Le massacre des Cintas Largas
Remords et non paiement ne sont donc pas le seul élément
qui relie aujourd’hui la "légende" qu’on
me rapporte au massacre des Cintas Largas en 1963 (remords et
non paiement avaient déjà contribué à
révéler aussi le scandale de Putumayo en 1907)
: il y a un autre détail commun à l’horreur,
celui de la victime pendue la tête en bas et écartelée.
Les mayas avaient tout compris il y a quatre siècles
: leur livre Chilam Balam décrit les blancs comme "prédateurs
le jour, criminels la nuit, assassins du monde". S’il
existe jamais un "fardeau de l’homme blanc",
il ne s’agit certainement pas de la mission "civilisatrice",
comme pensait Rudyard Kipling, mais c’est vraiment le
poids de ce passé de génocides et d’atrocités
qui te plongent dans l’embarras face à l’extraordinaire
gentillesse que les indigènes amazoniens montrent à
ton encontre.

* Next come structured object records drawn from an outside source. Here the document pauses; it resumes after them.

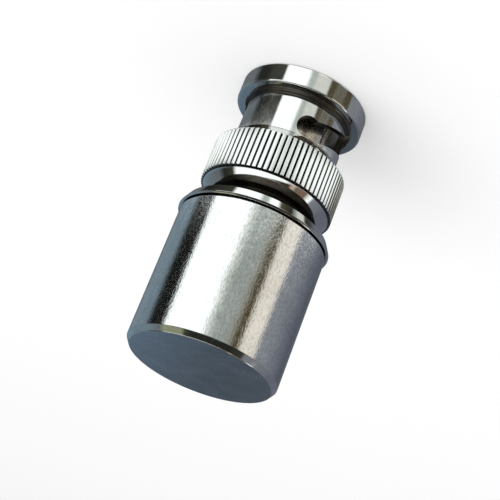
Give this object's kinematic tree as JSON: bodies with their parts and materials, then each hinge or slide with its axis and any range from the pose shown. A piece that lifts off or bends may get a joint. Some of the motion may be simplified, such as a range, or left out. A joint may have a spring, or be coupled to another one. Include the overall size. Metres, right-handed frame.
{
  "type": "rf dummy load",
  "caption": "Small coaxial dummy load: a round heat-sinking end cap with a male bayonet coupling plug that ends a cable or jack in a matched resistor.",
  "frame": {"origin": "centre of the coupling nut's open front face, on which the part stands", "axes": "+Z along the part's axis from the mating face towards the end cap; -Y is the side that the picture looks at"},
  "size_m": [0.0168, 0.0168, 0.0331],
  "materials": {
    "bright_nickel": "bright nickel plate on turned brass",
    "satin_nickel": "nickel plate over a fine turned surface with faint speckle",
    "tinned_contact": "dull nickel-plated spring bronze",
    "spring_steel": "bare spring strip",
    "gold_plate": "gold-plated brass",
    "brass": "turned brass",
    "white_plastic": "waxy white fluoroplastic",
    "grey_rubber": "moulded silicone rubber",
    "black_rubber": "moulded seal rubber",
    "ceramic": "film-coated ceramic"
  },
  "bodies": {
    "load": {"load_housing": "satin_nickel", "rear_collar": "bright_nickel", "plug_body": "bright_nickel", "outer_contact": "tinned_contact", "front_gasket": "grey_rubber", "front_insulator": "white_plastic", "centre_pin": "gold_plate", "rear_insulator": "white_plastic", "insulator_retainer": "brass", "insulating_washer": "white_plastic", "seam_seal": "black_rubber", "snap_ring": "spring_steel", "wave_spring_front": "spring_steel", "wave_spring_rear": "spring_steel", "resistor_rod": "ceramic", "resistor_front_cap": "gold_plate", "resistor_rear_cap": "gold_plate", "taper_sleeve": "brass", "contact_spring": "spring_steel"},
    "thrust_ring": {"thrust_washer": "brass"},
    "nut": {"coupling_nut": "bright_nickel"}
  },
  "joints": [
    {"name": "nut_slide", "type": "slide", "parent": "load", "child": "thrust_ring", "axis": [0, 0, -1], "range_m": [0, 0.0006], "stiffness_N_per_m": 4000, "springref_m": -0.0005, "deforming": ["wave_spring_front", "wave_spring_rear"]},
    {"name": "nut_spin", "type": "hinge", "parent": "thrust_ring", "child": "nut", "pos_m": [0, 0, 0], "axis": [0, 0, 1], "continuous": true}
  ]
}
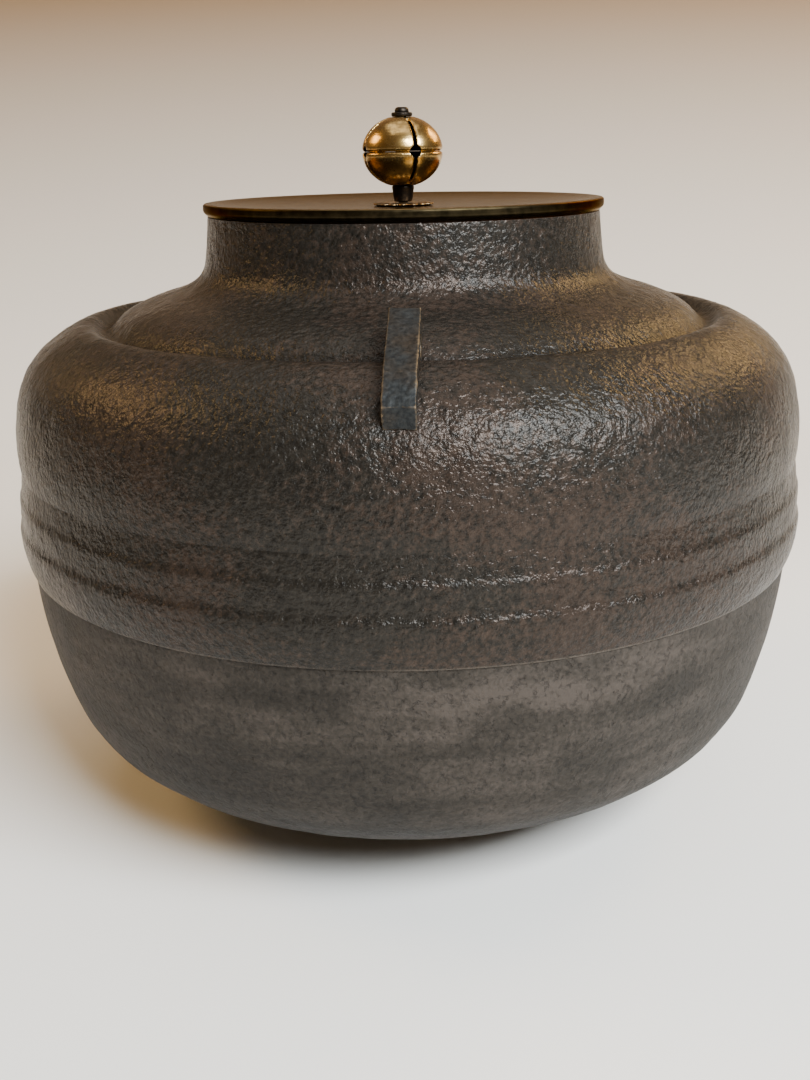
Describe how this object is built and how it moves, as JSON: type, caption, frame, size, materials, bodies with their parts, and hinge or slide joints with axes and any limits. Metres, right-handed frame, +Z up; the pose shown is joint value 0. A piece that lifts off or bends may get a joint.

Malgré tout.
Si bien que tu en arrives même à trouver délicate,
poétique et imméritée, cette croyance qu’on
te raconte quand, en barque sur l’immense fleuve, tu vois
sauter au dessus de l’eau les grands dauphins roses, "qui
s’appellent bufeos parce que, quand ils sortent à
la surface, pour respirer, ils font un bruit comme booou".
Selon les scipibo, un peuple qui habite le long de l’Ucayali,
en aval de Pucalipa, le bufeo est un être surnaturel,
un démon, qui apparaît comme un gringo attirant
qui séduit et met enceintes les femmes indigènes
qui le regardent, et qui accoucheront d’enfants à
la peau claire (cette croyance je la trouverai ensuite confirmée
dans un très récent ouvrage de l’anthropologue
français Jacques Tournon). " Voici pourquoi, si
elle voit un bufeo, une femme doit fuir la rive du fleuve".